Work to be completed
Nothing but the lines from the line that contains "Write part 4 of the Blender" through the line that contains "# --- Fibres" should appear in the output, each reproduced exactly.

Information shown
________

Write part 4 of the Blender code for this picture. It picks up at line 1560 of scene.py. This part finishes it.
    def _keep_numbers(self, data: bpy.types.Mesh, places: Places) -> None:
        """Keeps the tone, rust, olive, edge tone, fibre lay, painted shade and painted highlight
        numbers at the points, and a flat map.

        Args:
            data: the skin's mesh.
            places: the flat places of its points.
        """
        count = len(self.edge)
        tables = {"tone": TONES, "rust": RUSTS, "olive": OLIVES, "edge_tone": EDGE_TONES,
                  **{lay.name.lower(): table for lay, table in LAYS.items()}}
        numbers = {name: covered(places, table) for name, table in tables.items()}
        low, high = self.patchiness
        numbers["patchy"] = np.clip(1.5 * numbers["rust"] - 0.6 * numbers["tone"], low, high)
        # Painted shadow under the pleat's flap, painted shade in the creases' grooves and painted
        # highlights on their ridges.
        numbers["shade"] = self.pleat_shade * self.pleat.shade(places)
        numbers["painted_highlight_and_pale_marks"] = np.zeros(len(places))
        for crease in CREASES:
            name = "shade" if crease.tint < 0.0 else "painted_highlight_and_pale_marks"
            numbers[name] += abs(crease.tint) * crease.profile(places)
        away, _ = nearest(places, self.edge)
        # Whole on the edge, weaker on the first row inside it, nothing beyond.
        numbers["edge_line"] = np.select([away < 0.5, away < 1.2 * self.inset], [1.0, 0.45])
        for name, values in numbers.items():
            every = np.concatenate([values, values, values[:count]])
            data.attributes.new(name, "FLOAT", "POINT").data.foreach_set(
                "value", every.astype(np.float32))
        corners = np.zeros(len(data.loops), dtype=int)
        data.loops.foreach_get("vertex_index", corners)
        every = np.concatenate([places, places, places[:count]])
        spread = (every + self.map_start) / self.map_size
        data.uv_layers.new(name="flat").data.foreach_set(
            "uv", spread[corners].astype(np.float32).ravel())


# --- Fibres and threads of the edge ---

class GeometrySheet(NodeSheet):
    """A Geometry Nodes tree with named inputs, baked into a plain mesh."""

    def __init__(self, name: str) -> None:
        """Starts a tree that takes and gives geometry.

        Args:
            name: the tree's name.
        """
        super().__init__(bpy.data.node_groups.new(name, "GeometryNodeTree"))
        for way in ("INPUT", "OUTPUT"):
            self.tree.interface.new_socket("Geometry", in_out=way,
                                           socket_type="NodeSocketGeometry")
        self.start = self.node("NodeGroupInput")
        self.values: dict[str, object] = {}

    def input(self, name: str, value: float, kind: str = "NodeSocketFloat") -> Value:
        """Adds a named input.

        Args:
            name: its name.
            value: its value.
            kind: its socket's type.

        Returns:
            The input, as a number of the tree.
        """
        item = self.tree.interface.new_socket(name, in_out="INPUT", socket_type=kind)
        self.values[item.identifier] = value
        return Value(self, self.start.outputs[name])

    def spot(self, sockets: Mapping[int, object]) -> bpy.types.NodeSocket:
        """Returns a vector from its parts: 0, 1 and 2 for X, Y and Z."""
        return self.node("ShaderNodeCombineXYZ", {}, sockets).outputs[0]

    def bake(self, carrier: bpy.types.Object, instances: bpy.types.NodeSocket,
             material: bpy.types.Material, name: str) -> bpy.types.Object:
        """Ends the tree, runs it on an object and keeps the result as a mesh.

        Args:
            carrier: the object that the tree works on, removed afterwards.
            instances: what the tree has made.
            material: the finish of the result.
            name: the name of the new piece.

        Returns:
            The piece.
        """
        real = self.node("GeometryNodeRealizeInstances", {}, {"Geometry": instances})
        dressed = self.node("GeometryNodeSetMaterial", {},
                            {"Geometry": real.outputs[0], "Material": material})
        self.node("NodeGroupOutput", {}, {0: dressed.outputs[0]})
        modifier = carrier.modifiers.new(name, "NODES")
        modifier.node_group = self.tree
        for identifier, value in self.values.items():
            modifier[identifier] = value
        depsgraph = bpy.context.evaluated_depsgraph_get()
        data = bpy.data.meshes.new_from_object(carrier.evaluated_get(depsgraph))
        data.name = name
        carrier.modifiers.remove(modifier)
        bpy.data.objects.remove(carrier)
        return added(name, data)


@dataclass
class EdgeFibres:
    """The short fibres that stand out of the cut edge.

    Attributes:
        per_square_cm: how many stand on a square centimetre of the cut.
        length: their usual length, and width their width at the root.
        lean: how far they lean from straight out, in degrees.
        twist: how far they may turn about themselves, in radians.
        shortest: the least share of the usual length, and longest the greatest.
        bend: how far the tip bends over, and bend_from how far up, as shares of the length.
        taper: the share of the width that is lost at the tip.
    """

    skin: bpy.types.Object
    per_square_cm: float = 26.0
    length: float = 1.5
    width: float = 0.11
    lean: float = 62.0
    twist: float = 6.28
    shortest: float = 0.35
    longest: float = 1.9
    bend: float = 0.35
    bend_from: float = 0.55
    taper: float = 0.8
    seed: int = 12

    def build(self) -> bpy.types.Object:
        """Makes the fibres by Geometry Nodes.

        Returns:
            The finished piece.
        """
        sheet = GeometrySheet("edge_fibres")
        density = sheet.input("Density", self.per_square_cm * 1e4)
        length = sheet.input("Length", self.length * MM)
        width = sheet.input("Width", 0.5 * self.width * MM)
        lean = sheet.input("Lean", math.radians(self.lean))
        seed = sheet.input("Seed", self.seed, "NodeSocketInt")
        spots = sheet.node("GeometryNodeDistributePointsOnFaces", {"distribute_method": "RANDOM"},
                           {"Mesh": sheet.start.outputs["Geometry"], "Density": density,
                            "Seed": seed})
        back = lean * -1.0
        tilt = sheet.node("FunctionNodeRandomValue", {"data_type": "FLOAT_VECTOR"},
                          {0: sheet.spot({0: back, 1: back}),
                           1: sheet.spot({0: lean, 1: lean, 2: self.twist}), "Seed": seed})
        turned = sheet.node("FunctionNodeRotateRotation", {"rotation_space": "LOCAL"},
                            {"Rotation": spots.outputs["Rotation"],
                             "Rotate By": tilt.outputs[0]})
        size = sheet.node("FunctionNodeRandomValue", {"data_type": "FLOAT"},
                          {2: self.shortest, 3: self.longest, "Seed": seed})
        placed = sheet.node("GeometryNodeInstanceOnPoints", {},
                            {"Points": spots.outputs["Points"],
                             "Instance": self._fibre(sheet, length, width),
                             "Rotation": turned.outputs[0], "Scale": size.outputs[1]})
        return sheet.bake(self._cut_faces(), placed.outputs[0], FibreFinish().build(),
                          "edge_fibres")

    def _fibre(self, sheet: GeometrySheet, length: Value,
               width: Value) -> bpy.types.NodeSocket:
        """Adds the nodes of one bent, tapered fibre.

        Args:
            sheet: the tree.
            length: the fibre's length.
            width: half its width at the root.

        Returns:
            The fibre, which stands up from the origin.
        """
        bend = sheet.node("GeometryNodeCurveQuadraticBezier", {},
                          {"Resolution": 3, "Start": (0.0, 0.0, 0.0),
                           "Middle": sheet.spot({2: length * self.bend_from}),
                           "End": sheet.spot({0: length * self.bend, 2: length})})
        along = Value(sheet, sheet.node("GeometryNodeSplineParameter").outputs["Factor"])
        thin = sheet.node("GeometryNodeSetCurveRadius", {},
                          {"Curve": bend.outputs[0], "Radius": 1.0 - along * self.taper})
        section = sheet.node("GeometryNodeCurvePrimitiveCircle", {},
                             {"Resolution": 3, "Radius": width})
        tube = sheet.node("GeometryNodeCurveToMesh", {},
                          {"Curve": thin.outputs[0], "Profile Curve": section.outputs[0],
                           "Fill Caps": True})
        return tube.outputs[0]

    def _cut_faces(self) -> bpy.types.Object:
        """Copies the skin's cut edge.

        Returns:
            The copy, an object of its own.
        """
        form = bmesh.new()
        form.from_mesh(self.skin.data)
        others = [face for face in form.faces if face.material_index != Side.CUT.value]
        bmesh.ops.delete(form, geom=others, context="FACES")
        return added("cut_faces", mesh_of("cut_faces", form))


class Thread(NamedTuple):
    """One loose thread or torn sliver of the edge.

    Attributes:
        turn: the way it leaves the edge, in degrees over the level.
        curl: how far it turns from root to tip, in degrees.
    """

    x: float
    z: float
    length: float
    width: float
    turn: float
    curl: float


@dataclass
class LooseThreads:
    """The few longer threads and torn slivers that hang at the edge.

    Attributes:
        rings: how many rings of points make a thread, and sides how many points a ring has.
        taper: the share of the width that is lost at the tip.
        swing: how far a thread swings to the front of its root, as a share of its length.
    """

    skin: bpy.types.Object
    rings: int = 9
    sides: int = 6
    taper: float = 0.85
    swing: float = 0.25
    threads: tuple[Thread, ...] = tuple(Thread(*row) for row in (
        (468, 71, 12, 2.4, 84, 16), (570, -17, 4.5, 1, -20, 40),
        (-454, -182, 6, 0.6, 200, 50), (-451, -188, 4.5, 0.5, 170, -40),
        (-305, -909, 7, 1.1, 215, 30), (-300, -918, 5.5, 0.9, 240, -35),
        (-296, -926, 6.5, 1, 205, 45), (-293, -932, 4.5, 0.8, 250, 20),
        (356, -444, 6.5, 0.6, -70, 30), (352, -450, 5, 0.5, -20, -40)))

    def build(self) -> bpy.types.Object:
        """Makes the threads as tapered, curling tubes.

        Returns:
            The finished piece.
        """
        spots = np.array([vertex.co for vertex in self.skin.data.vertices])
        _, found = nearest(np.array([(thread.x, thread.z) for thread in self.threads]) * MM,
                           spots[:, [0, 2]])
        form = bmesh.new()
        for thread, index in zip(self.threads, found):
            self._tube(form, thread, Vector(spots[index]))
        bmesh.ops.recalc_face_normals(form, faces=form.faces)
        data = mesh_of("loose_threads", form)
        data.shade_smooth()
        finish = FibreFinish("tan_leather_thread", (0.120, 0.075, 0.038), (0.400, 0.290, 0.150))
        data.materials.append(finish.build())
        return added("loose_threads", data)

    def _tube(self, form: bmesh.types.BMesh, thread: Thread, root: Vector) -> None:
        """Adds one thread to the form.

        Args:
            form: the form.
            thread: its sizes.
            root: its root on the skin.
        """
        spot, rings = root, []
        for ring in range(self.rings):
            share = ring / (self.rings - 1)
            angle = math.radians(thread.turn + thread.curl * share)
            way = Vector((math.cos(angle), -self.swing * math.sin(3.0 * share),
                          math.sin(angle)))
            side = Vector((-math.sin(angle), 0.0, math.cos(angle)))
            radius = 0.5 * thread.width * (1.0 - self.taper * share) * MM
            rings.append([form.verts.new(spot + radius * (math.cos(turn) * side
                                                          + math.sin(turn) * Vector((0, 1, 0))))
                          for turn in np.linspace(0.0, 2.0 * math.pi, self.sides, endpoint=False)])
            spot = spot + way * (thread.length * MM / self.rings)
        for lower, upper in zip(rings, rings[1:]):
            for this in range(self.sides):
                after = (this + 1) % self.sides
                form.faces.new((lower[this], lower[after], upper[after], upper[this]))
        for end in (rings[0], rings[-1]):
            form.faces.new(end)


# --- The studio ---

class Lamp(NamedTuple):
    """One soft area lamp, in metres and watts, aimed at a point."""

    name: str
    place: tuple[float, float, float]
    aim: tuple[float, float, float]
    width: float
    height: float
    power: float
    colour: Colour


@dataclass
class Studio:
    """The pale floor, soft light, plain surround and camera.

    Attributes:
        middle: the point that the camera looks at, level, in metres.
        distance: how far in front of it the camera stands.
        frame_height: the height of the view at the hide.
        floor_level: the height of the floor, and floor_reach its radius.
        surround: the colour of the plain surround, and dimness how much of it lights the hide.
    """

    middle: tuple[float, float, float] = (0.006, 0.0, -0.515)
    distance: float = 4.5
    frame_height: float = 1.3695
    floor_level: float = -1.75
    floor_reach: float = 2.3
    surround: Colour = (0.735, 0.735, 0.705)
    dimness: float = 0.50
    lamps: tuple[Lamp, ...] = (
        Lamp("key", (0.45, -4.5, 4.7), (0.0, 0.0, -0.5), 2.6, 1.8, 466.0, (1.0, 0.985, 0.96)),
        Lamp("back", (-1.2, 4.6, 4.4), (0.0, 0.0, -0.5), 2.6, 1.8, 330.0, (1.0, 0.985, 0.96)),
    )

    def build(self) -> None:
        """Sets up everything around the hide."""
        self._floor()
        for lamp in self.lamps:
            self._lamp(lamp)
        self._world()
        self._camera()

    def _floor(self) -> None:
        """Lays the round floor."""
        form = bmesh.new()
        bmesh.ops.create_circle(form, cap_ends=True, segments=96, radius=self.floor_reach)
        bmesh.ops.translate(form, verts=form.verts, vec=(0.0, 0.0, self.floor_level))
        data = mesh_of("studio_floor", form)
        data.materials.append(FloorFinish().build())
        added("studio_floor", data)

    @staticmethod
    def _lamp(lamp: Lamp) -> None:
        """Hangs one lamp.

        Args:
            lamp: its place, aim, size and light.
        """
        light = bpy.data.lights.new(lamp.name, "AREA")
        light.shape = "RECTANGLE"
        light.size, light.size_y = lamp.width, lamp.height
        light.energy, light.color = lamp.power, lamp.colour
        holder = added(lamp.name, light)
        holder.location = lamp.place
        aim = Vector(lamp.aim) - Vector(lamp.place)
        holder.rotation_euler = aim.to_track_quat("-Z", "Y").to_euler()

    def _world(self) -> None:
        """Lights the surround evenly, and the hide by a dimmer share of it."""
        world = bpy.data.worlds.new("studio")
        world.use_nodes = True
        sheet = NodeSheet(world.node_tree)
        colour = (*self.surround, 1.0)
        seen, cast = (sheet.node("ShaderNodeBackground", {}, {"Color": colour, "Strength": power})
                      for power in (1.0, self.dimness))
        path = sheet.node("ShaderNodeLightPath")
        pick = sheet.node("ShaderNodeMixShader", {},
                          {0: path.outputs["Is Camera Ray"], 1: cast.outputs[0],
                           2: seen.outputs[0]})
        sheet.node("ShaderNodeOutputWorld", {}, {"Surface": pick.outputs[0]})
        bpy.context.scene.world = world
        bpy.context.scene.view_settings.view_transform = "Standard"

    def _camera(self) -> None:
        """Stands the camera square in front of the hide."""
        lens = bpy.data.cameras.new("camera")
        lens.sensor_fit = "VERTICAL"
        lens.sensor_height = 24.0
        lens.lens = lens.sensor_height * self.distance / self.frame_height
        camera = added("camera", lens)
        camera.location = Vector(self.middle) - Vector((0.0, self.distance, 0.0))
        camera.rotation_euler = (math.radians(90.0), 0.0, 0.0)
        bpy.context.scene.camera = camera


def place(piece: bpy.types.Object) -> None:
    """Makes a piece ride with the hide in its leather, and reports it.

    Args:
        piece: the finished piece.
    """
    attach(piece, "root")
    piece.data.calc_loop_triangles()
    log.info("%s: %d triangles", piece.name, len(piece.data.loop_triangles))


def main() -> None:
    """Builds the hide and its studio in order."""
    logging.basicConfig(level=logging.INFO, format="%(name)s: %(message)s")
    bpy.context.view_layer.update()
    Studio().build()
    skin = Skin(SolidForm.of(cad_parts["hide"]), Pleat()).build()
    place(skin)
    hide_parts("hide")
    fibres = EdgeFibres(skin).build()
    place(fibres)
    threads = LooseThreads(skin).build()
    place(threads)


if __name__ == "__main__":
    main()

________

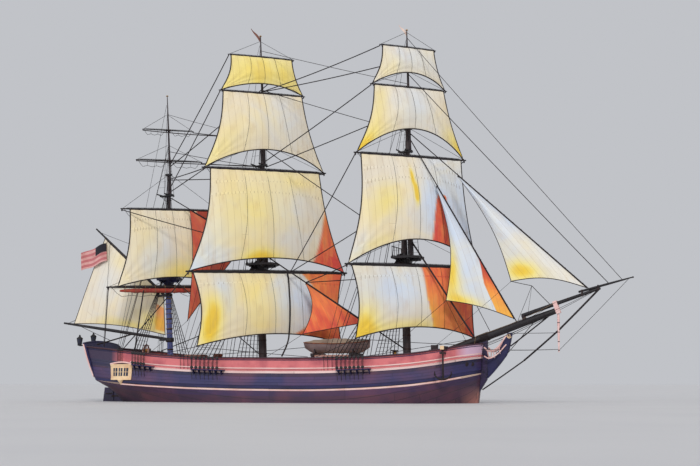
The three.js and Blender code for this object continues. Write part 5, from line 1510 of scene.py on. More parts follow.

________

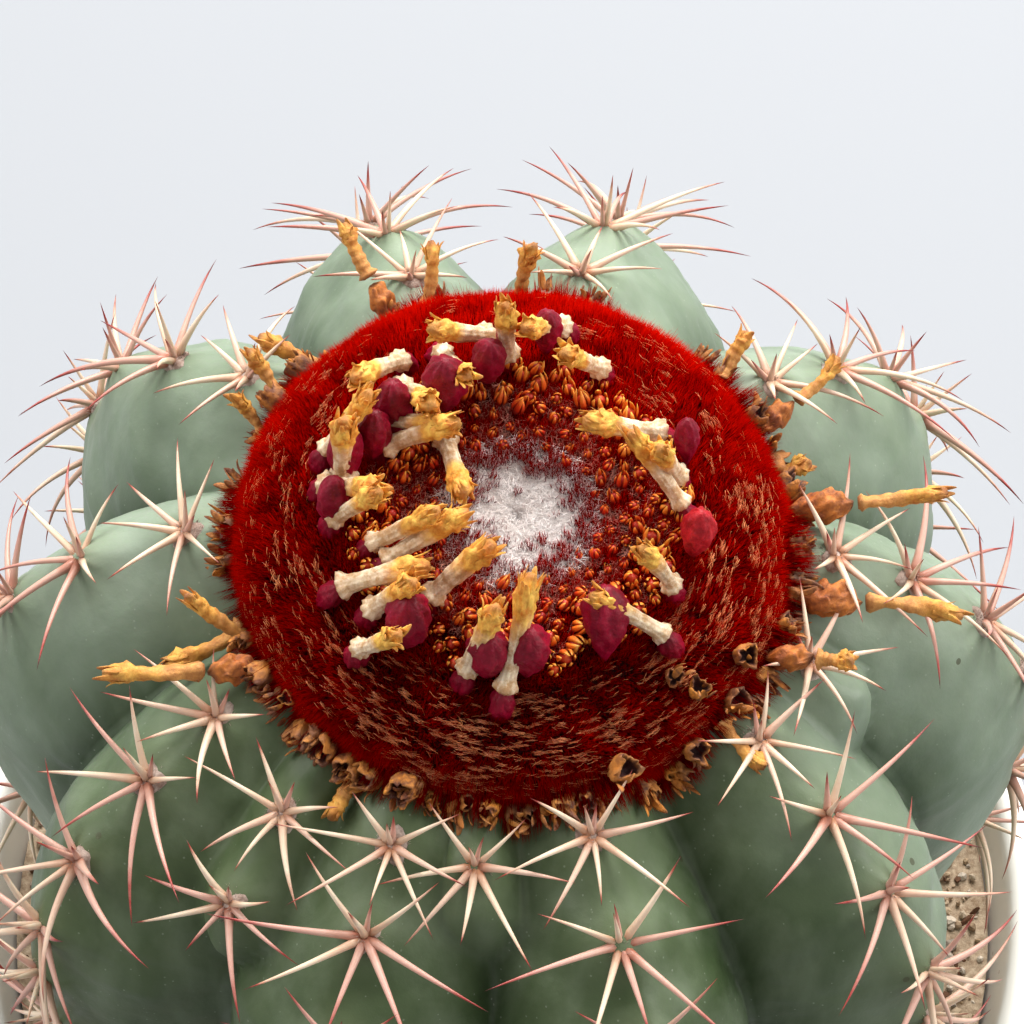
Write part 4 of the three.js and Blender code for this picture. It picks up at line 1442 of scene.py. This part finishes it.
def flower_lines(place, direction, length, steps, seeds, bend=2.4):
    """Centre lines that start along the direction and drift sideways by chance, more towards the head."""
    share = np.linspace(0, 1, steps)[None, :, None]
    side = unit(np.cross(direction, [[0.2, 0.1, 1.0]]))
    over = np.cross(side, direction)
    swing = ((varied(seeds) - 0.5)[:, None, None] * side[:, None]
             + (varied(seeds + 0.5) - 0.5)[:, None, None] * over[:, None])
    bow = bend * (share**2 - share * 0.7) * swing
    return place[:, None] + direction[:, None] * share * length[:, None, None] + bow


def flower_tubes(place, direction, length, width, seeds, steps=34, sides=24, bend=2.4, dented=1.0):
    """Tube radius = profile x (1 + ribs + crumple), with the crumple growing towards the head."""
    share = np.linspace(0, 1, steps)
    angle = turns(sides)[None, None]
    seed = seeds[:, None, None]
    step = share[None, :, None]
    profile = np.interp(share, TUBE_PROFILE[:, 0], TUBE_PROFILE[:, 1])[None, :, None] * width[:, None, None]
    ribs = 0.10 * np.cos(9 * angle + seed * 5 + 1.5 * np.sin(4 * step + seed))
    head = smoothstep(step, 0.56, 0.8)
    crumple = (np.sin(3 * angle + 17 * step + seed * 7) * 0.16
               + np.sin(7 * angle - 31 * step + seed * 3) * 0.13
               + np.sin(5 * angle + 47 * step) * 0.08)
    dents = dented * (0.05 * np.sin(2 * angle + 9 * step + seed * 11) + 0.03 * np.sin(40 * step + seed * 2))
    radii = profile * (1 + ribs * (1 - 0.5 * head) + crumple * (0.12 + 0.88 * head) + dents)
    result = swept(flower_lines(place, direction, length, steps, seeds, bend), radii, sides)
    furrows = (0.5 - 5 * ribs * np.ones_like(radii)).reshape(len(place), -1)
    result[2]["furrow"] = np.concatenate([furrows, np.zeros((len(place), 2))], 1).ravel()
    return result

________

Expected output
Write part 4 of the Blender code for this picture. It picks up at line 1560 of scene.py. This part finishes it.
    def _keep_numbers(self, data: bpy.types.Mesh, places: Places) -> None:
        """Keeps the tone, rust, olive, edge tone, fibre lay, painted shade and painted highlight
        numbers at the points, and a flat map.

        Args:
            data: the skin's mesh.
            places: the flat places of its points.
        """
        count = len(self.edge)
        tables = {"tone": TONES, "rust": RUSTS, "olive": OLIVES, "edge_tone": EDGE_TONES,
                  **{lay.name.lower(): table for lay, table in LAYS.items()}}
        numbers = {name: covered(places, table) for name, table in tables.items()}
        low, high = self.patchiness
        numbers["patchy"] = np.clip(1.5 * numbers["rust"] - 0.6 * numbers["tone"], low, high)
        # Painted shadow under the pleat's flap, painted shade in the creases' grooves and painted
        # highlights on their ridges.
        numbers["shade"] = self.pleat_shade * self.pleat.shade(places)
        numbers["painted_highlight_and_pale_marks"] = np.zeros(len(places))
        for crease in CREASES:
            name = "shade" if crease.tint < 0.0 else "painted_highlight_and_pale_marks"
            numbers[name] += abs(crease.tint) * crease.profile(places)
        away, _ = nearest(places, self.edge)
        # Whole on the edge, weaker on the first row inside it, nothing beyond.
        numbers["edge_line"] = np.select([away < 0.5, away < 1.2 * self.inset], [1.0, 0.45])
        for name, values in numbers.items():
            every = np.concatenate([values, values, values[:count]])
            data.attributes.new(name, "FLOAT", "POINT").data.foreach_set(
                "value", every.astype(np.float32))
        corners = np.zeros(len(data.loops), dtype=int)
        data.loops.foreach_get("vertex_index", corners)
        every = np.concatenate([places, places, places[:count]])
        spread = (every + self.map_start) / self.map_size
        data.uv_layers.new(name="flat").data.foreach_set(
            "uv", spread[corners].astype(np.float32).ravel())


# --- Fibres and threads of the edge ---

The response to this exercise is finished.